Mais il semble qu’on ne s’entende pas encore complètement sur les conditions et sur l’époque de cette offensive générale ; et cette incertitude pèse sur les esprits et obsède l’opinion publique. Il est difficile et même délicat de préciser ces conditions et surtout la date où elles seront réalisées. Les gouvernemens et les chefs militaires possèdent seuls tous les élémens du problème et de sa solution. Mais certaines données sont à la portée de tous et peuvent être discutées avec la réserve qui convient. La Revue nous a demandé de les présenter à ses lecteurs.
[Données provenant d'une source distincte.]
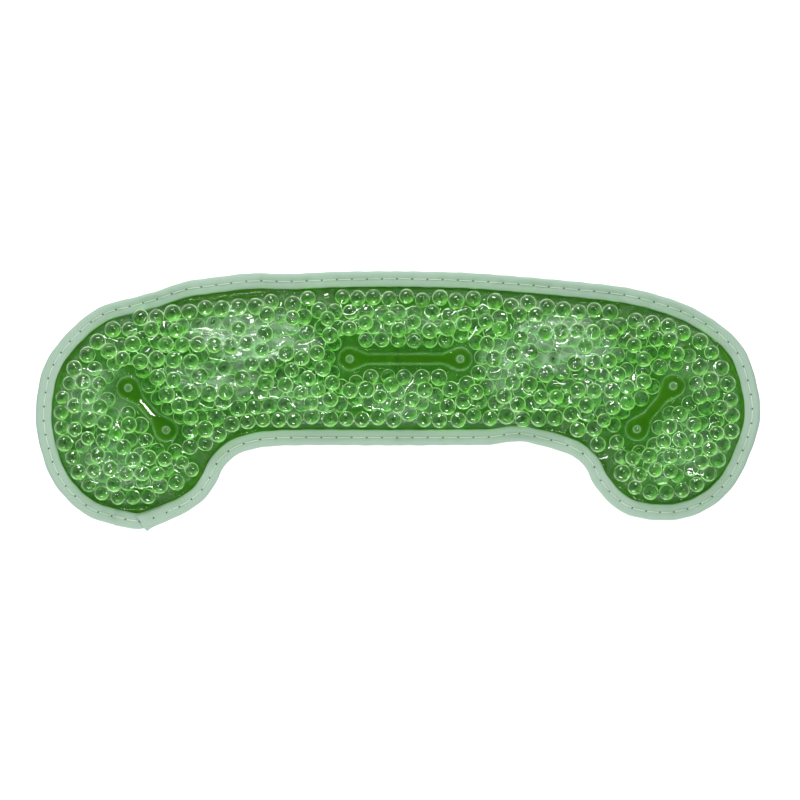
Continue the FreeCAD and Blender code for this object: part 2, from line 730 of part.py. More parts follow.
def settle(beads):
    """Lets the beads sink and pushes touching ones apart until they lie still."""
    pairs = []
    for turn in range(SETTLING_ROUNDS):
        if turn % PAIRING_INTERVAL == 0:
            pairs = neighbours(beads, PAIRING_REACH)
        sink = FIRST_SINK * (1 - turn / SETTLING_ROUNDS)
        for bead in beads:
            bead[2] -= sink
        for one, other in pairs:
            a, b = beads[one], beads[other]
            dx, dy, dz = b[0] - a[0], b[1] - a[1], b[2] - a[2]
            distance = math.sqrt(dx * dx + dy * dy + dz * dz) or 1e-9
            short = a[3] + b[3] + TOUCH - distance
            if short > 0:
                push = short / distance / 2
                a[0] -= dx * push
                a[1] -= dy * push
                a[2] -= dz * push
                b[0] += dx * push
                b[1] += dy * push
                b[2] += dz * push
        for bead in beads:
            keep_inside(bead)


def fit_radii(beads):
    """Trims each bead that is still pressed against its neighbours, as soft gel gives way."""
    for one, other in neighbours(beads, PAIRING_REACH):
        a, b = beads[one], beads[other]
        distance = math.dist(a[:3], b[:3])
        short = a[3] + b[3] + TOUCH - distance
        if short > 0:
            a[3] -= short / 2
            b[3] -= short / 2
    return [bead for bead in beads if bead[3] > LEAST_RADIUS]


beads = strewn_beads()
settle(beads)
beads = fit_radii(beads)
for zone in zones:
    spheres = []
    for x, y, z, radius, bead_zone in beads:
        if bead_zone == zone:
            spheres.append(Part.makeSphere(radius, Vector(x, y, z)))
    group = doc.addObject("Part::Feature", f"gel_beads_{zone}")
    group.Label = f"gel_beads_{zone}"
    group.Shape = Part.makeCompound(spheres)
    parts.append(group)
    print(group.Label, len(spheres), "beads")

# ---------------------------------------------------------------- checks and files

doc.recompute()
for item in doc.Objects:
    if "Invalid" in item.State or "Error" in item.State:
        raise RuntimeError(f"{item.Name} failed: {item.State}")
for piece in parts:
    if piece.Shape.isNull() or not piece.Shape.isValid() or not piece.Shape.Solids:
        raise RuntimeError(f"{piece.Label} has no valid solid")

os.makedirs("parts", exist_ok=True)
for piece in parts:
    piece.Shape.exportStep(os.path.join("parts", f"{piece.Label}.step"))
    box = piece.Shape.BoundBox
    print(f"{piece.Label}: {len(piece.Shape.Solids)} solids, {piece.Shape.Volume:.0f} mm3, "
          f"z {box.ZMin:.2f} to {box.ZMax:.2f}")
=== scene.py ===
"""Looks of a gel-bead eye pillow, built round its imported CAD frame. Metres, +Z up."""

import json
import math

import bmesh
import bpy
import numpy as np
from mathutils import Matrix, Vector

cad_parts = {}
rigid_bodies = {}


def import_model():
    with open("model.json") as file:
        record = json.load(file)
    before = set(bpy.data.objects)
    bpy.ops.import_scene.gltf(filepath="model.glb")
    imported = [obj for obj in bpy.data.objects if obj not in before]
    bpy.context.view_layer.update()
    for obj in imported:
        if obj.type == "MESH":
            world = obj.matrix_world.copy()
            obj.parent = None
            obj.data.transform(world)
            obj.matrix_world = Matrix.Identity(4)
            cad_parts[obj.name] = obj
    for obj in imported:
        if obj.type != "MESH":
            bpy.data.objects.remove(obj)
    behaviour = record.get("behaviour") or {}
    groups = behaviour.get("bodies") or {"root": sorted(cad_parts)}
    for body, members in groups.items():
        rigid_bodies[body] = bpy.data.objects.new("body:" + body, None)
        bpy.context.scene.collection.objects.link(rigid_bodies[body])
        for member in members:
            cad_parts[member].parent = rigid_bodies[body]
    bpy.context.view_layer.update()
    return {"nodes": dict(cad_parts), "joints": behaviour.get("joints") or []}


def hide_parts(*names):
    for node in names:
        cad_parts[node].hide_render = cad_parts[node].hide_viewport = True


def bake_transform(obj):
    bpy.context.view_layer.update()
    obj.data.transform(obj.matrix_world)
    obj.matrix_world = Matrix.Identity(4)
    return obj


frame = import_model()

# ------------------------------------------------------------ the cutting pattern
# Every layer of the pillow is cut to one outline. A long crown runs into a shoulder and a round lobe at
# each end, and the straight lower edge of the band turns into each lobe through a hollow corner.

MM = 0.001
LENGTH = 275 * MM
WIDTH = 97 * MM
CROWN_RADIUS = 592 * MM
CROWN = Vector((-2.6 * MM, WIDTH / 2 - CROWN_RADIUS))
LOWER_EDGE = -17.9 * MM
END_SIZES = {  # radii of the shoulder, the lobe and the hollow corner, and how far the lobe's foot is raised
    "left": (-1, 49.4 * MM, 36.8 * MM, 19.7 * MM, 0.0),
    "right": (1, 45.7 * MM, 33.2 * MM, 21.4 * MM, 2.2 * MM),
}
SIDES = {"left": -1, "right": 1}


def heading(start, end):
    return math.atan2(end.y - start.y, end.x - start.x)


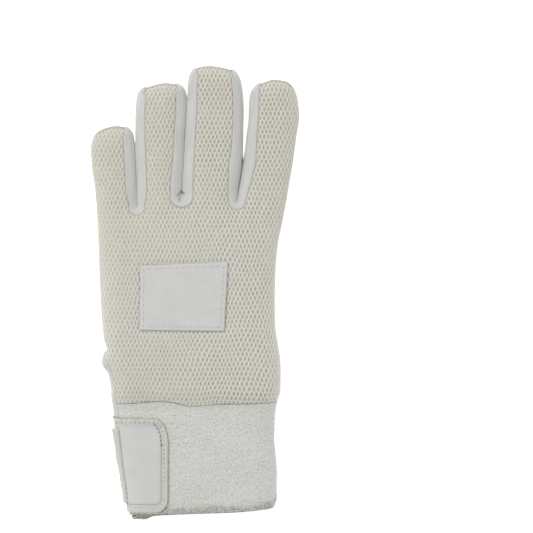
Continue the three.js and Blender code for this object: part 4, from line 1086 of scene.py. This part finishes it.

Nous allons l’essayer, aussi modérément que possible.

En somme, la condition essentielle de l’offensive générale est d’avoir la supériorité sur l’adversaire, mais une supériorité telle que le résultat, c’est-à-dire la victoire, ne laisse aucun doute et amène la fin de cette effroyable guerre au gré des Alliés. Or, les facteurs militaires de cette supériorité restent toujours : le nombre, le matériel, la méthode stratégique, l’ascendant moral.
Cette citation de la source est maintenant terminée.